研究チームは、光を反射キャビティ内に閉じ込めて循環させる小さなチップであるフォトニックマイクロ共振器内に散逸性カーソリトンを形成し、これらの波に最適な条件を作り出した。「われわれは、連続波レーザによって駆動されるマイクロ共振器で、さまざまな非線形時空間光パターンを生成した」と、研究を主導したEPFLの研究者Yujia Yangは説明している。
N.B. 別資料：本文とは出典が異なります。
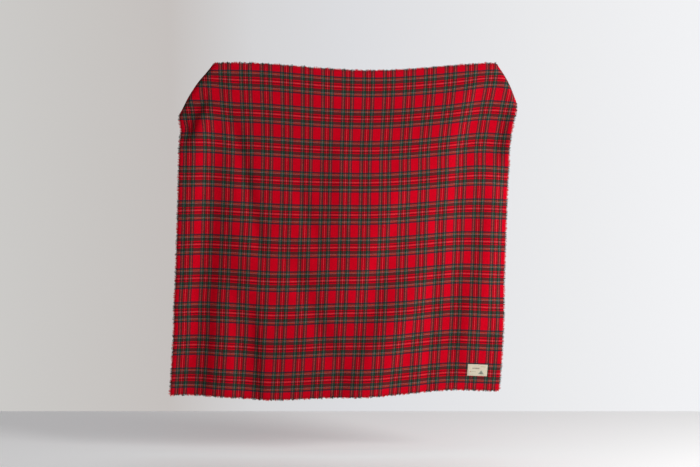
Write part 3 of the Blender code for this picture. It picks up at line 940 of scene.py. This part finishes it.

「これらの光パタンは、フォトニックチップを通過する電子ビームと相互作用し、電子スペクトルにフィンガープリントを残した」。

具体的には、自由電子と散逸性Kerrソリトンの結合を実証し、マイクロ共振器キャビティ内のソリトンダイナミクスを調べ、電子ビームの超高速変調を行うことを可能にした。

「TEMで散逸性Kerrソリトン(DKS)を生成するわれわれの能力は、マイクロ共振器ベースの周波数コムの使用を未踏の領域にまで広げる。電子とDKSの相互作用により、小型フォトニックチップを搭載した高繰り返しレートの超高速電子顕微鏡と粒子加速器が可能になる」とKippenbergは説明している。

「われわれの結果は、電子顕微鏡がナノスケールで非線形光学ダイナミクスをプローブするための強力な技術になり得ることを示している。この技術は非侵襲的で、共振器内磁場に直接アクセスすることができ、非線形光学物理学の理解と非線形フォトニックデバイスの開発の鍵となる」とRopersは付け加えている。

フォトニックチップは、EPFLのマイクロナノテクノロジーセンタ(CMi)と物理学研究所のクリーンルームで製造された。実験はゲッティンゲン超高速透過型電子顕微鏡(UTEM)ラボで行われた。